Sousa recently talked about bringing private investors into Ontario Power Generation, Hydro One and the LCBO to get a better return for taxpayers, and the leaked document shows the Liberals will rely on "certain asset sales," but offers no specifics.
It also says the government will set up two dedicated funds for infrastructure, with $15 billion for the heavily-congested Toronto-Hamilton corridor and $13.9 billion for the rest of Ontario.
The Progressive Conservatives have already made it clear they want an election as soon as possible and will vote against Thursday's budget.
NDP Leader Andrea Horwath said Tuesday she will read the budget carefully before deciding if her party can support the Liberals for the third consecutive budget or if they will team with the Tories to defeat the minority government and trigger a June election.
There have been other leaks of budget documents. Earlier this month, the Progressive Conservatives released documents they obtained that detailed a month-long rollout of pre-budget announcements.

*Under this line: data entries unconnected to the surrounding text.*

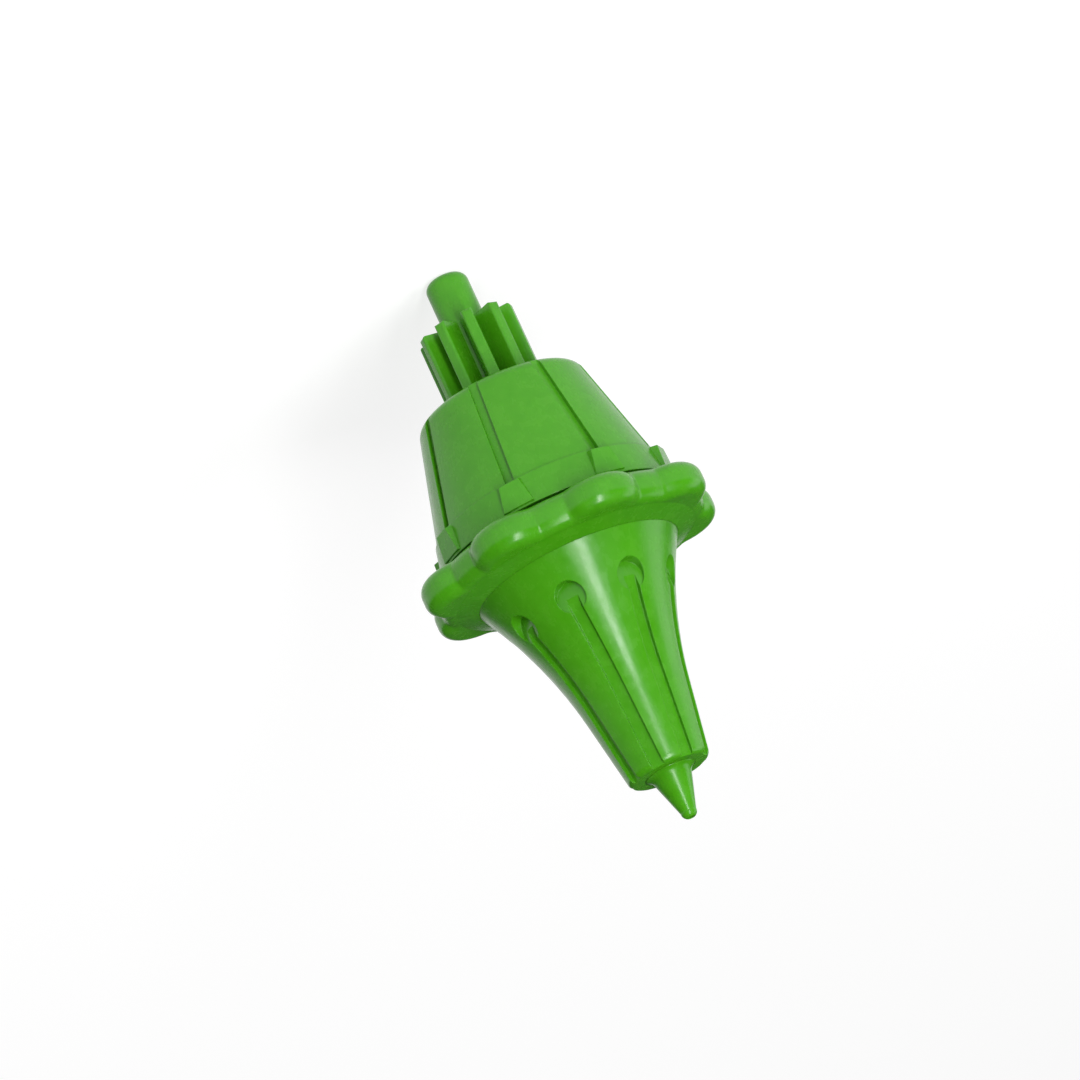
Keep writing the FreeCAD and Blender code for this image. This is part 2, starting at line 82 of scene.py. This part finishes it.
class Graph:
    """A material's node graph, with short calls for the nodes that the materials share."""

    def __init__(self, name):
        self.material = bpy.data.materials.new(name)
        self.material.use_nodes = True
        self.tree = self.material.node_tree
        self.shader = self.tree.nodes["Principled BSDF"]
        self.place = self.tree.nodes.new("ShaderNodeTexCoord").outputs["Object"]

    def link(self, source, target):
        self.tree.links.new(source, target)

    def node(self, kind, **settings):
        made = self.tree.nodes.new(kind)
        for key, value in settings.items():
            setattr(made, key, value)
        return made

    def stretched(self, scale):
        """The place on the piece, scaled along each axis. A small scale draws noise out that way."""
        mapping = self.node("ShaderNodeMapping")
        mapping.inputs["Scale"].default_value = scale
        self.link(self.place, mapping.inputs["Vector"])
        return mapping.outputs["Vector"]

    def noise(self, size, detail, place=None):
        """Noise whose blotches are about size metres across."""
        noise = self.node("ShaderNodeTexNoise")
        noise.inputs["Scale"].default_value = 1.0 / size
        noise.inputs["Detail"].default_value = detail
        self.link(place or self.place, noise.inputs["Vector"])
        return noise.outputs["Fac"]

    def remap(self, value, low, high, from_low=0.3, from_high=0.7):
        """Takes a value from one range to another. The usual source range is where noise mostly lies."""
        ranged = self.node("ShaderNodeMapRange")
        ranged.inputs["From Min"].default_value = from_low
        ranged.inputs["From Max"].default_value = from_high
        ranged.inputs["To Min"].default_value = low
        ranged.inputs["To Max"].default_value = high
        self.link(value, ranged.inputs["Value"])
        return ranged.outputs["Result"]

    def math(self, operation, first, second):
        """Each of the two values is a number or a socket."""
        node = self.node("ShaderNodeMath", operation=operation)
        for socket, value in zip(node.inputs, (first, second)):
            if isinstance(value, (int, float)):
                socket.default_value = value
            else:
                self.link(value, socket)
        return node.outputs["Value"]

    def mix(self, share, first, second):
        """A colour between two, each of them a colour or a socket. The share is the second one's.

        The node has a set of sockets for each kind of value, so its colour sockets go by number.
        """
        mix = self.node("ShaderNodeMix", data_type="RGBA")
        sockets = [mix.inputs[number] for number in (MIX_SHARE, MIX_FIRST, MIX_SECOND)]
        for socket, value in zip(sockets, (share, first, second)):
            if isinstance(value, (int, float)):
                socket.default_value = value
            elif isinstance(value, tuple):
                socket.default_value = (*value, 1.0)
            else:
                self.link(value, socket)
        return mix.outputs[MIX_RESULT]

    def crevice(self, reach):
        """1 in the open, towards 0 deep in a corner closer than reach."""
        shade = self.node("ShaderNodeAmbientOcclusion", samples=CREVICE_SAMPLES)
        shade.inputs["Distance"].default_value = reach
        return shade.outputs["AO"]

    def rounded_normal(self, radius):
        """The surface direction with sharp edges softened, as a real mould leaves them."""
        bevel = self.node("ShaderNodeBevel", samples=BEVEL_SAMPLES)
        bevel.inputs["Radius"].default_value = radius
        return bevel.outputs["Normal"]

    def edge(self, softened):
        """1 on flat faces, lower on edges."""
        product = self.node("ShaderNodeVectorMath", operation="DOT_PRODUCT")
        self.link(softened, product.inputs[0])
        self.link(self.node("ShaderNodeNewGeometry").outputs["True Normal"], product.inputs[1])
        return product.outputs["Value"]

    def bump(self, height, strength, distance, below=None):
        """A bump from a height socket, laid over the surface direction below it."""
        bump = self.node("ShaderNodeBump")
        bump.inputs["Strength"].default_value = strength
        bump.inputs["Distance"].default_value = distance
        self.link(height, bump.inputs["Height"])
        if below:
            self.link(below, bump.inputs["Normal"])
        return bump.outputs["Normal"]


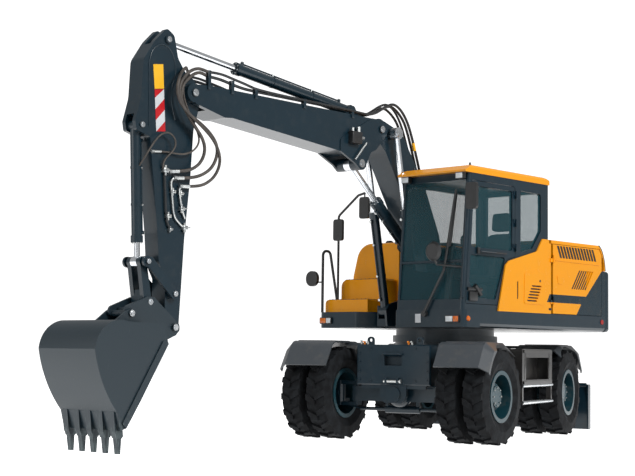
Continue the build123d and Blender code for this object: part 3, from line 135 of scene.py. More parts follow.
def soft_light(name, place, aim, size, watts, colour="#ffffff"):
    """A square soft box at a place, turned to face a point."""
    light = bpy.data.lights.new(name, "AREA")
    light.size = size
    light.energy = watts
    light.color = linear(colour)[:3]
    lamp = bpy.data.objects.new(name, light)
    direction = Vector(aim) - Vector(place)
    lamp.matrix_world = Matrix.Translation(place) @ direction.to_track_quat("-Z", "Y").to_matrix().to_4x4()
    bpy.context.scene.collection.objects.link(lamp)


soft_light("key_light", (7.0, 14.0, 12.0), (1.0, 0.0, 1.5), 5.0, 2300)
soft_light("fill_light", (14.0, -8.0, 6.0), (2.0, 0.0, 2.0), 8.0, 500)


def dress(material, *nodes):
    """Give CAD nodes a material in place of the record's plain one."""
    for name in nodes:
        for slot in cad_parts[name].material_slots:
            slot.link = "OBJECT"
            slot.material = material

# ------------------------------------------------------------ painted steelwork
# Chassis, booms, arm, platform and cab are welded plate in a dark teal two-pack
# enamel: a smooth gloss coat over faint orange peel, with faint patches of dust.


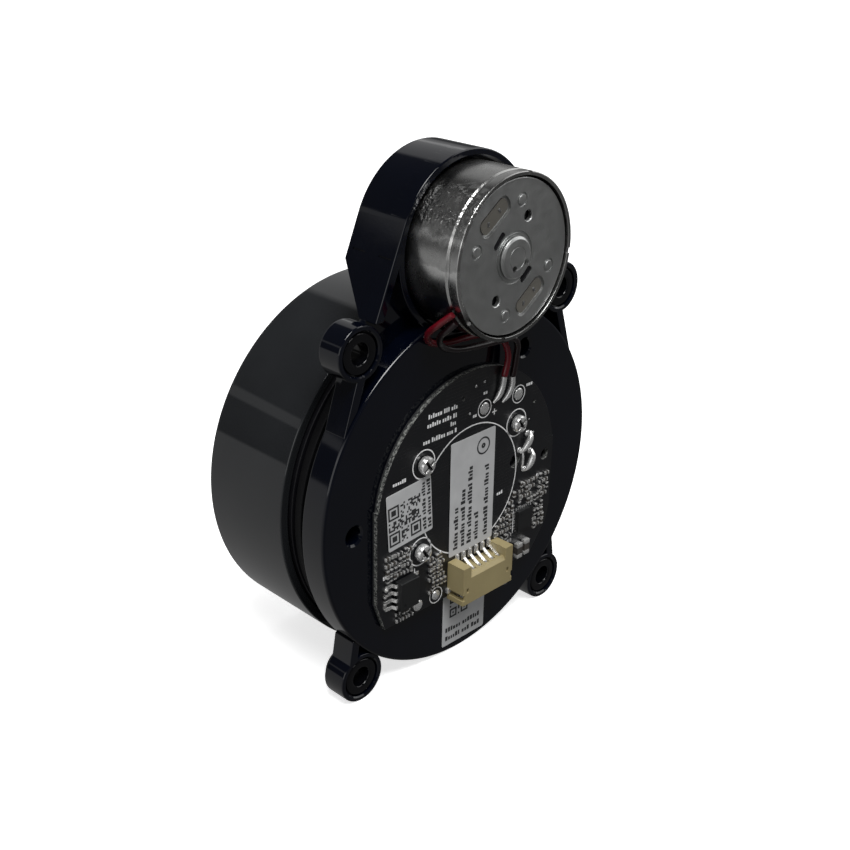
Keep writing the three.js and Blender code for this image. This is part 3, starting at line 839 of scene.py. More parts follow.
def make_turret_base():
    """The hub, the belt groove and the posts that carry the cover."""
    groove, flange = BELT_R - 0.9, 28.2
    hub, bore, skirt, rim = 13.6, 12.7, 15.5, 25.3
    near, deck, top = 5.4, 9.6, 10.8
    points = [
        (bore, 9.45), (hub, 9.45), (hub, near), (skirt, near), (skirt, deck), (rim, deck),
        (rim, near), (flange, near), (flange, 6.1), (groove, 6.5), (groove, 8.3), (flange, 8.7),
        (flange, top), (bore, top),
    ]
    radii = [0.1, 0.1, 0.3, 0.3, 0.3, 0.3, 0.3, 0.25, 0.2, 0.2, 0.2, 0.2, 0.2, 0.2]
    body = lathe("turret_hub", rounded(points, radii, 3), 200)
    board_screws = numbered("turret_board_screw", 3)
    posts, holes = [], []
    for cover_spot, board_spot in zip(COVER_SCREWS, board_screws):
        posts.append(disc("post", 2.2, 10.7, DRUM_FAR - 1.75, cover_spot, 32))
        holes.append(disc("hole", 1, 16, DRUM_FAR, cover_spot, 20))
        posts.append(disc("boss", 2, 10.7, 11.45, board_spot, 32))
        holes.append(disc("hole", 1, 9, 12, board_spot, 20))
    union(body, *posts)
    cut(body, *holes)
    place(body, "matt", "turret", "black_plastic", "turret_base")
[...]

Although the Liberals refused to confirm details, many of the announcements were made according to the schedule outlined in the leaked documents.
Eric Gagnon, director of corporate affairs at Imperial Tobacco, says raising the price of cigarettes in Ontario is not a wise decision as it will push consumers to seek out contraband cigarettes.
“Ontario government will realize that they have nothing to address contraband in the past few years,” he said in an interview with CBC’s The Lang & O’Leary Exchange.
The price of a carton of cigarettes in Ontario is already $95 to $100, he said, well past the point where consumers will just shrug and accept the difference. Gagnon claims tobacco tax revenues are likely to fall because of the move.